We must partner with state and local governments, nonprofit organizations, and the private sector to support innovation. Local areas have been setting in place the structures and the foundations for future growth and we at HUD must support those efforts. Ultimately, HUD and the federal government have to get out of the way and be a resource for localities that want to think in a more integrated way about their planning. We have already started this kind of thinking and effort.
In our budget, we are changing the way we do business. Our goal is simple: to rebuild what is a powerful agency, to advance not only our national agenda, but economic, environmental, energy, and social goals as well. First, through an energy innovation fund that will invest in private financial instruments that will help capitalize the upfront costs of energy-efficient construction and retrofits, and by capitalizing savings that those retrofits will produce long-term into mortgage and equity financing.

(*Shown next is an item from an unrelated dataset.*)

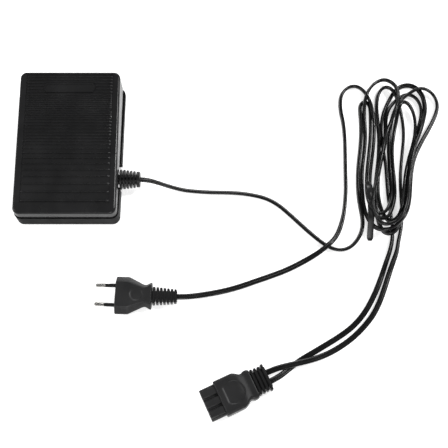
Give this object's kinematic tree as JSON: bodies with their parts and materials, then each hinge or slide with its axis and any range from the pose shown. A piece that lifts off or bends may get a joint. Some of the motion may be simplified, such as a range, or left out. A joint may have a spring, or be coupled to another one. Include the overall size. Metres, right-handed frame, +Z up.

Our budget also includes the establishment of a sustainable communities initiative. This will catalyze a new generation of metropolitan and rural efforts to integrate transportation, housing, and land use planning. To ensure that this collaboration occurs at HUD and other agencies, we created new a new Office of Sustainable Housing in Communities. This office will coordinate the efforts we are undertaking with the Department of Transportation (DOT).
The average American working family today spends close to sixty percent of its budget on housing and transportation costs. This is simply not sustainable, given the way that our metropolitan areas are expanding and developing. Together with DOT, we will lower these costs and expand families’ choices for affordable housing and transportation by better coordinating our investments at the federal level. Specifically, HUD and DOT, in the federal fiscal 2010 budget, will encourage regions to develop integrated housing and transportation plans that help reduce traffic congestion and increase transportation mobility.
The goal of this initiative is not only to develop plans, but to set a vision that is tailored for metropolitan markets, and which brings federal housing, transportation, and infrastructure investments together in an integrated manner that supports the broader region.
In our budget, we also recognize the need to continue the effort started under the successful Hope VI program to alleviate a concentration of poverty in inner city neighborhoods, fostered by poor planning. This effort will help directly to achieve our goal of creating a geography of opportunity for all Americans. We are requesting a substantial investment that will extend transformation projects beyond public housing and link housing with schools and early childhood innovation. The funding will also be used to assist the construction of low income housing.
In recent years, visionary and outreach are words that would have not been associated with HUD. Many ask if we at HUD are really up the challenge of making this transformation a reality. The answer is yes, but only with your support and partnership in achieving our goals. HUD can be a vehicle for advancing sustainable growth patterns, but I think that our vision can only be achieved in partnership with the private sector. That is why it is critical to bring on the best leadership from the public, nonprofit, and private sectors to assist in this transformation of HUD.
For far too long, HUD has been a federal agency that focused on policy and programs, not people and places. But under my leadership and with your partnership, HUD will become a federal partner that works with you, not against you, to foster creativity and innovation and encourage states and localities to do the same.
In this moment of national crisis, we will put the "UD" back in HUD as we work to fix the housing crisis, and to more broadly create sustainable livable communities across the country.